In a heavy stockpot with high sides fitted with a deep-frying (or candy) thermometer, bring at least two inches of peanut oil to 375ºF.

Keeping the heat at a steady 375ºF and working in batches of six, fry the oysters until they are golden brown and just cooked through, about 90 seconds. (The oysters will curl slightly when they are done.) Using a slotted spoon, remove oysters and drain on brown-paper-bag-lined plate. Serve immediately with a side of rémoulade (see below).

Rémoulade Ingredients
1 cup mayonnaise (preferably homemade)
½ cup Creole mustard (like Zatarain’s)
2 tbsp. hot sauce (preferably Louisiana style, like Crystal or Trappey’s)
1 tbsp. honey
1 tsp. finely chopped garlic
¹/8 tsp. cayenne
½ tsp. filé powder
¼ cup minced green onion

Place ingredients in mixing bowl and whisk until well combined. Transfer to storage container, cover, and refrigerate for up to one week.

You’ve Fried Them. Now What?
Two more recipes from Chef Hopkins

1) Fried Oyster Po’boys I fell in love with these when I was a cook in New Orleans, and I serve them on my lunch menu with a few changes. We use a Pullman white loaf, cut horizontally to get two large slices. Butter both sides of the bread and griddle to a golden brown. Lay out both slices and spread mayonnaise on one side of each piece. Top the bottom half with fresh chopped romaine and sliced tomatoes. Add fried oysters and close with the second slice of toast (mayonnaise side down). Eat with hot sauce and cold root beer.

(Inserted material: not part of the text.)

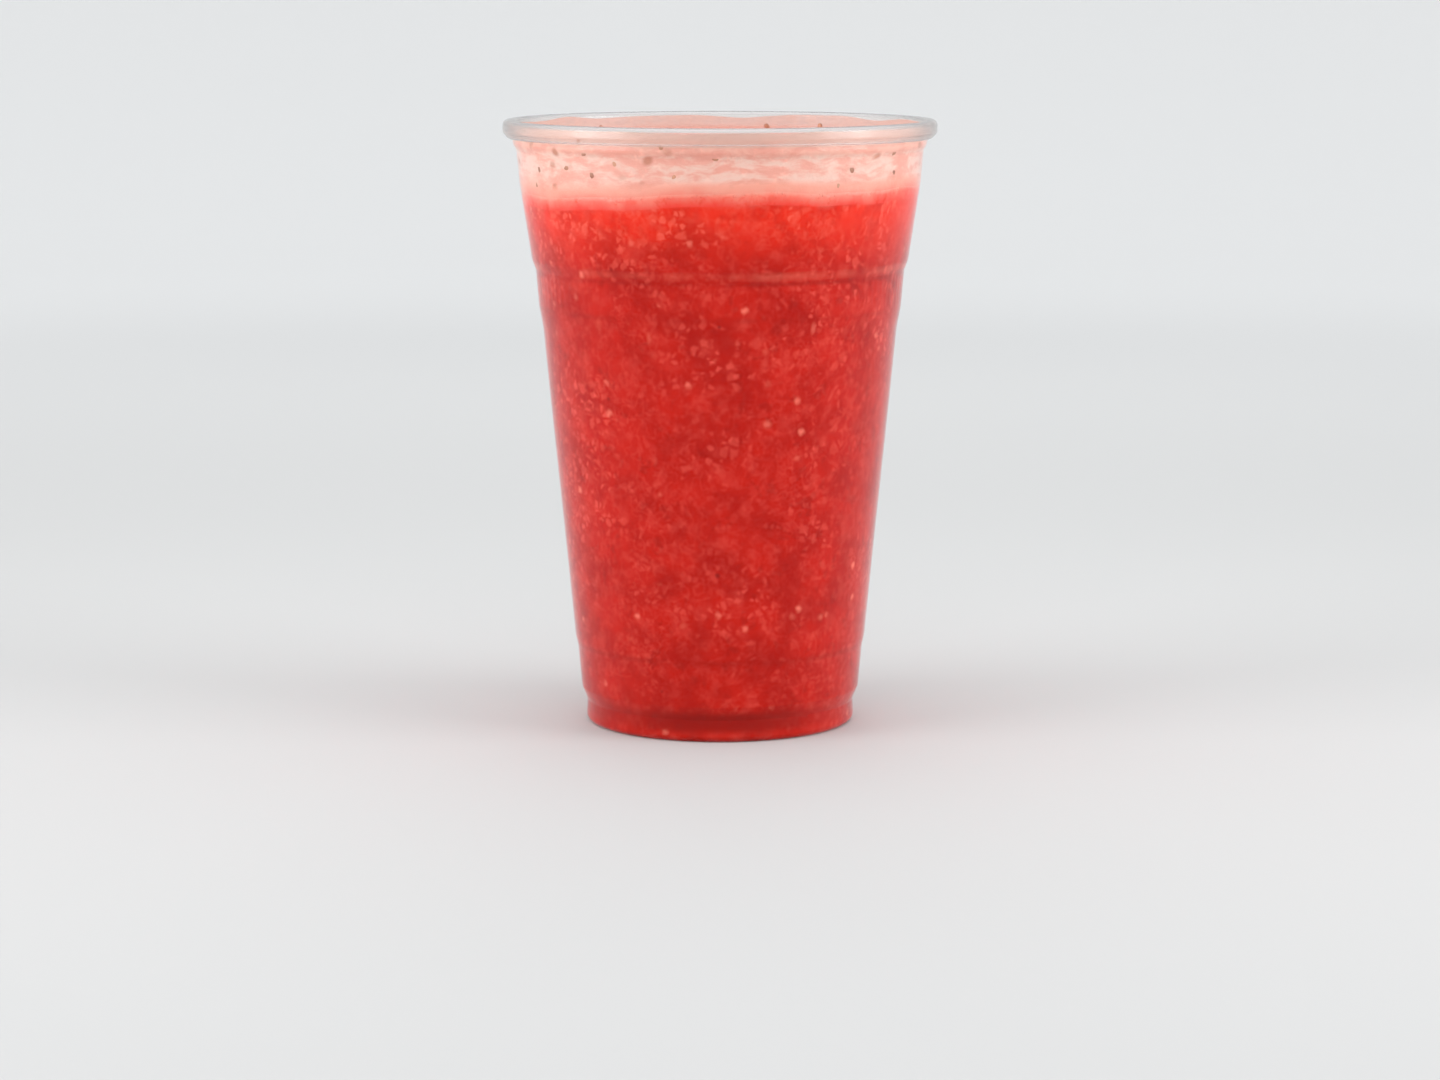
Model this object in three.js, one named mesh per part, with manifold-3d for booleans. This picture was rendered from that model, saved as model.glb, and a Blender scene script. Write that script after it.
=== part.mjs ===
// A clear plastic cold cup of the 20 fl oz size, filled with a blended strawberry ice drink.
// Millimetres, +Z up, with the origin at the centre of the circle that the cup stands on.

import * as THREE from 'three';
import { mergeVertices } from 'three/addons/utils/BufferGeometryUtils.js';
import Module from 'manifold-3d';

// Driving dimensions.
const RIM_RADIUS = 49; // half of the 98 mm rim that cold cup lids fit
const CUP_HEIGHT = 137.3;
const FOOT_RADIUS = 30.75;
const SHEET = 0.4; // thickness of the formed plastic sheet
const BASE_RISE = 3; // how far the middle of the base is pushed up
const FILL_HEIGHT = 121.4; // mean height of the froth's surface
const FROTH_DEPTH = 2;
const GAP = 0.3; // clearance between neighbouring pieces
const FILM = 0.4; // thickness of the smear on the inner wall

// Fineness of the solids.
const SEGMENTS = 48;
const ARC_STEP = THREE.MathUtils.degToRad(30); // largest turn of one chord of an arc
const SURFACE_RINGS = 6;

// ---- Outlines -------------------------------------------------------------------------------------------------
// An outline is a list of corners: r from the axis, z above the base, and the radius that rounds the corner.
// It runs from the middle of the base outwards and up, so that the drink lies on its left.

const corner = (r, z, round = 0) => ({ at: new THREE.Vector2(r, z), round });

// The wall's corners are given on its outer face, and the outline runs along the middle of the sheet.
const wall = (r, z, round = 0) => corner(r - SHEET / 2, z, round);

const ROLL_WIDTH = 2.65; // rolled rim, from the mouth to its outermost edge
const ROLL_BEND = 1;
const MOUTH_RADIUS = RIM_RADIUS - ROLL_WIDTH + SHEET / 2; // middle of the sheet, inner side of the roll
const ROLL_RADIUS = RIM_RADIUS - SHEET / 2; // middle of the sheet, outer side of the roll
const ROLL_TOP = CUP_HEIGHT - SHEET / 2;
const BASE_PANEL = 24.3; // radius where the raised middle of the base ends

const base = [
  corner(0, BASE_RISE + SHEET / 2),
  corner(BASE_PANEL, BASE_RISE + SHEET / 2, 1),
  corner(27.2, SHEET / 2, 1),
  wall(FOOT_RADIUS, SHEET / 2, 1.4),
];
const side = [
  wall(30.5, 5.1, 0.8), // groove above the foot ring
  wall(31.8, 8.2, 1.2),
  wall(32.6, 17.4), // lower step
  wall(33.15, 19.8),
  wall(40.15, 90.4), // stacking shoulder
  wall(41.1, 95.6),
  wall(41.8, 103.7, 0.8), // upper shoulder
  wall(42.65, 106, 1.2),
  wall(45.3, 123.2), // crease below the neck
  wall(46, 130.6, 1.2), // flare of the lid seat
];
const rim = [
  corner(MOUTH_RADIUS, 132, 1.2),
  corner(MOUTH_RADIUS, ROLL_TOP, ROLL_BEND),
  corner(ROLL_RADIUS, ROLL_TOP, ROLL_BEND),
  corner(ROLL_RADIUS, 134.6, 0.8),
  corner(47.35, 133.1), // the roll's free edge, tucked in under it
];
const cupLine = [...base, ...side, ...rim];

// Moves an outline to its left, or to its right where the distance is negative.
function offset(line, distance) {
  const normals = line.slice(1).map((next, i) => {
    const along = next.at.clone().sub(line[i].at).normalize();
    return new THREE.Vector2(-along.y, along.x);
  });
  return line.map(({ at, round }, i) => {
    const before = normals[Math.max(i - 1, 0)];
    const after = normals[Math.min(i, normals.length - 1)];
    const shift = before.clone().add(after).multiplyScalar(distance / (1 + before.dot(after)));
    const turnsLeft = Math.sign(before.cross(after));
    return { at: at.clone().add(shift), round: round && Math.max(round - turnsLeft * distance, 0.1) };
  });
}

// The outline's points, with each rounded corner drawn as an arc.
function rounded(line) {
  return line.flatMap(({ at, round }, i) => {
    if (!round || i === 0 || i === line.length - 1) return [at];
    const back = line[i - 1].at.clone().sub(at).normalize();
    const ahead = line[i + 1].at.clone().sub(at).normalize();
    const half = back.angleTo(ahead) / 2; // half of the angle inside the corner
    const turn = (2 * half - Math.PI) * Math.sign(back.cross(ahead));
    const centre = back.clone().add(ahead).setLength(round / Math.sin(half)).add(at);
    const start = back.multiplyScalar(round / Math.tan(half)).add(at).sub(centre);
    const steps = Math.max(1, Math.ceil(Math.abs(turn) / ARC_STEP));
    return Array.from({ length: steps + 1 }, (_, step) =>
      start.clone().rotateAround(new THREE.Vector2(), (turn * step) / steps).add(centre),
    );
  });
}

// The middle of the cup's wall at a height between the groove and the mouth.
function wallAt(z) {
  const corners = [...side, rim[0]];
  const upper = corners.findIndex(({ at }) => at.y >= z);
  const [low, high] = [corners[upper - 1].at, corners[upper].at];
  return low.clone().lerp(high, (z - low.y) / (high.y - low.y));
}

// The part of the cup's wall between two heights, moved inwards. A start of -Infinity keeps the whole base.
function wallBetween(start, end, inwards) {
  const within = [...base, ...side].filter(({ at }) => at.y > start && at.y < end);
  const first = Number.isFinite(start) ? [{ at: wallAt(start), round: 0 }] : [];
  return rounded(offset([...first, ...within, { at: wallAt(end), round: 0 }], inwards));
}

// ---- Solids ---------------------------------------------------------------------------------------------------

// Turns an outline round the Z axis.
function revolve(points) {
  return new THREE.LatheGeometry(points, SEGMENTS).rotateX(Math.PI / 2);
}

// Moves every vertex by a rule that gets the vertex and changes it.
function reshape(geometry, rule) {
  const places = geometry.getAttribute('position');
  const vertex = new THREE.Vector3();
  for (let i = 0; i < places.count; i++) {
    rule(vertex.fromBufferAttribute(places, i));
    places.setXYZ(i, vertex.x, vertex.y, vertex.z);
  }
  geometry.computeVertexNormals();
  return geometry;
}

// How far the surface of the drink stands above or below its mean: higher on the right, with a swell at the
// front right and shallow waves.
const TILT = 1.1;
const SWELL = { x: 27, y: -34, height: 1.6, spread: 13 };
const WAVE_HEIGHT = 0.3;
function surfaceRise(x, y) {
  const away = Math.hypot(x - SWELL.x, y - SWELL.y) / SWELL.spread;
  const waves = Math.sin(0.23 * x + 0.11 * y + 0.6) * Math.cos(0.19 * y - 0.05 * x);
  return (TILT * x) / RIM_RADIUS + SWELL.height * Math.exp(-(away ** 2) / 2) + WAVE_HEIGHT * waves;
}

// Lifts what lies above a height by the surface's rise, and widens it as the cone of the wall widens.
function followSurface(geometry, above) {
  const [low, high] = [wallAt(FILL_HEIGHT - 10), wallAt(FILL_HEIGHT)];
  const slope = (high.x - low.x) / (high.y - low.y);
  return reshape(geometry, (vertex) => {
    if (vertex.z < above) return;
    const rise = surfaceRise(vertex.x, vertex.y);
    const widen = 1 + (slope * rise) / high.x;
    vertex.set(vertex.x * widen, vertex.y * widen, vertex.z + rise);
  });
}

// Points from an outline's end straight across to the axis, or from the axis out to it.
function across(edge) {
  return Array.from({ length: SURFACE_RINGS }, (_, ring) => {
    return new THREE.Vector2(edge.x * (1 - (ring + 1) / SURFACE_RINGS), edge.y);
  });
}

function cupSolid() {
  const inner = rounded(offset(cupLine, SHEET / 2));
  const outer = rounded(offset(cupLine, -SHEET / 2));
  return revolve([...outer, ...inner.reverse()]);
}

const INWARDS = SHEET / 2 + GAP;
const DRINK_TOP = FILL_HEIGHT - FROTH_DEPTH - GAP;

function drinkSolid() {
  const outline = wallBetween(-Infinity, DRINK_TOP, INWARDS);
  const top = across(outline.at(-1));
  return followSurface(revolve([...outline, ...top]), DRINK_TOP - 1);
}

function frothSolid() {
  const outline = wallBetween(FILL_HEIGHT - FROTH_DEPTH, FILL_HEIGHT, INWARDS);
  const underside = across(outline[0]).reverse();
  const top = across(outline.at(-1));
  return followSurface(revolve([...underside, ...outline, ...top]), 0);
}

// The smear runs from just above the froth to below the mouth, and its upper edge is wavy.
const FILM_BOTTOM = 124.4;
const FILM_TOP = 131.6;
const FILM_WAVES = [
  { count: 3, height: 0.35, phase: 0.4 },
  { count: 7, height: 0.2, phase: 1.9 },
];

function filmShell() {
  const outer = wallBetween(FILM_BOTTOM, FILM_TOP, INWARDS);
  const inner = wallBetween(FILM_BOTTOM, FILM_TOP, INWARDS + FILM);
  const middle = (FILM_BOTTOM + FILM_TOP) / 2;
  return reshape(revolve([...outer, ...inner.reverse(), outer[0]]), (vertex) => {
    if (vertex.z < middle) return;
    const angle = Math.atan2(vertex.y, vertex.x);
    for (const { count, height, phase } of FILM_WAVES) vertex.z += height * Math.sin(count * angle + phase);
  });
}

// Strawberry seeds stuck in the smear, spread by the golden angle and standing out of its inner face.
const SEED = { count: 26, long: 0.75, wide: 0.5, thick: 0.45 }; // half sizes
const GOLDEN_ANGLE = Math.PI * (3 - Math.sqrt(5));

function seedSolids() {
  return Array.from({ length: SEED.count }, (_, i) => {
    const turn = i * GOLDEN_ANGLE;
    const share = (i * Math.SQRT2) % 1;
    const place = wallAt(THREE.MathUtils.lerp(FILM_BOTTOM + 1, FILM_TOP - 1.5, share));
    const reach = place.x - INWARDS - FILM;
    return new THREE.IcosahedronGeometry(1, 0)
      .scale(SEED.thick, SEED.wide, SEED.long)
      .rotateX(i)
      .translate(reach, 0, place.y)
      .rotateZ(turn);
  });
}

// Joins closed geometries into one.
const wasm = await Module();
wasm.setup();
function fuse(geometries) {
  const solids = geometries.map((geometry) => {
    const bare = new THREE.BufferGeometry().setAttribute('position', geometry.getAttribute('position'));
    bare.setIndex(geometry.getIndex());
    const merged = mergeVertices(bare, 1e-3);
    const vertProperties = merged.getAttribute('position').array;
    const triVerts = new Uint32Array(merged.getIndex().array);
    return new wasm.Manifold(new wasm.Mesh({ numProp: 3, vertProperties, triVerts }));
  });
  const joined = solids.reduce((whole, solid) => whole.add(solid)).getMesh();
  const geometry = new THREE.BufferGeometry();
  geometry.setAttribute('position', new THREE.BufferAttribute(joined.vertProperties, 3));
  geometry.setIndex(new THREE.BufferAttribute(joined.triVerts, 1));
  geometry.computeVertexNormals();
  return geometry;
}

// ---- Materials ------------------------------------------------------------------------------------------------

const clearPlastic = new THREE.MeshStandardMaterial({
  color: 0xf4f2f0,
  roughness: 0.06,
  metalness: 0,
  transparent: true,
  opacity: 0.3,
});
const redIce = new THREE.MeshStandardMaterial({ color: 0xc2281b, roughness: 0.5, metalness: 0 });
const paleFroth = new THREE.MeshStandardMaterial({ color: 0xf09a86, roughness: 0.7, metalness: 0 });
const pinkSmear = new THREE.MeshStandardMaterial({
  color: 0xeeb4a4,
  roughness: 0.45,
  metalness: 0,
  transparent: true,
  opacity: 0.6,
});

// ---- The part -------------------------------------------------------------------------------------------------

function piece(name, geometry, material) {
  const mesh = new THREE.Mesh(geometry, material);
  mesh.name = name;
  return mesh;
}

const filledCup = new THREE.Group();
filledCup.add(
  piece('cup', cupSolid(), clearPlastic),
  piece('drink', drinkSolid(), redIce),
  piece('froth', frothSolid(), paleFroth),
  piece('residue_film', fuse([filmShell(), ...seedSolids()]), pinkSmear),
);

export default filledCup;
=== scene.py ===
"""Looks of a clear plastic cold cup filled with a blended strawberry ice drink.

Outlines, places and sizes are in millimetres, and MM turns them into the frame's metres.
"""

import math
import random

import bmesh
import bpy
from mathutils import Matrix, Vector, noise


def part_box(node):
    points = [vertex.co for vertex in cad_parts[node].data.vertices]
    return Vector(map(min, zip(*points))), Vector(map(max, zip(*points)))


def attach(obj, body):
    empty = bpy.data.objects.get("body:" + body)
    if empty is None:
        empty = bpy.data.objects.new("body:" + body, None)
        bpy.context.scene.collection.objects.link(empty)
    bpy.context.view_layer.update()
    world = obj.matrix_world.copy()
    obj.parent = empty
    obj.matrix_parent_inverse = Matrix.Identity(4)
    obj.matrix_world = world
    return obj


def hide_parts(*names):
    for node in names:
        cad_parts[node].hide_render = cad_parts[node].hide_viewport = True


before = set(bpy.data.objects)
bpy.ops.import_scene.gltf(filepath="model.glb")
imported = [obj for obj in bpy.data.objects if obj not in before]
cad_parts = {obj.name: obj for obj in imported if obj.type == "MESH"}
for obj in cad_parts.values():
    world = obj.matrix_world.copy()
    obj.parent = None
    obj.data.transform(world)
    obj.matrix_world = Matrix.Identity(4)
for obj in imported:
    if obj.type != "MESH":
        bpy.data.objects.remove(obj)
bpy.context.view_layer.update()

MM = 0.001
CUP_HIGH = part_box("cup")[1] / MM  # the upper corner of the cup's box

# Driving dimensions, mm.
RIM_RADIUS = CUP_HIGH.x
CUP_HEIGHT = CUP_HIGH.z
FOOT_RADIUS = 30.75
SHEET = 0.4  # thickness of the formed plastic
BASE_RISE = 3
FILL_HEIGHT = 121.4  # mean height of the froth's surface
FROTH_DEPTH = 2

SEED_OF_DRAWS = 20
DEPTH_MARK = "depth"  # the mesh attribute that the drink's and the froth's materials read

# The camera stands in front of the cup, somewhat higher than its rim, and is pitched a little down.
CAMERA_DISTANCE = 881.5
CAMERA_HEIGHT = 173.5
CAMERA_PITCH = math.radians(8.53)
CAMERA_LENS = 97.2
SENSOR_WIDTH = 36


def make_camera():
    data = bpy.data.cameras.new("camera")
    data.lens = CAMERA_LENS
    data.sensor_width = SENSOR_WIDTH
    camera = bpy.data.objects.new("camera", data)
    camera.location = Vector((0, -CAMERA_DISTANCE, CAMERA_HEIGHT)) * MM
    camera.rotation_euler = (math.radians(90) - CAMERA_PITCH, 0, 0)
    bpy.context.scene.collection.objects.link(camera)
    bpy.context.scene.camera = camera


# ---- Outlines -----------------------------------------------------------------------------------------
# An outline is a list of corners: radius, height, and the radius that rounds the corner. It runs from the
# middle of the base outwards and up, so that the drink lies on its left.

ARC_STEP = math.radians(9)
STRAIGHT = 1e-4  # a corner that turns less than this isn't rounded
LEAST_ROUNDING = 0.1  # what a rounding shrinks to at most where the outline moves towards its centre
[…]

2) Fried Oysters with Simple Greens, Buttermilk Dressing, and Bacon This recipe combines many items I love about the South: fried oysters, buttermilk, bacon, and local lettuces. I mix about a half cup of good-quality mayonnaise with a quarter cup of buttermilk, a few dashes of red wine vinegar and hot sauce, a lot of fresh black pepper, and a dash of salt. I cut some bacon into a large dice and sauté it in an iron skillet until chewy/crispy. I clean the freshest lettuces I can find. I place the fried oysters on a plate in the shape of a circle, put the greens into the middle of that circle, sprinkle with the bacon, and dress with my spicy, creamy sauce.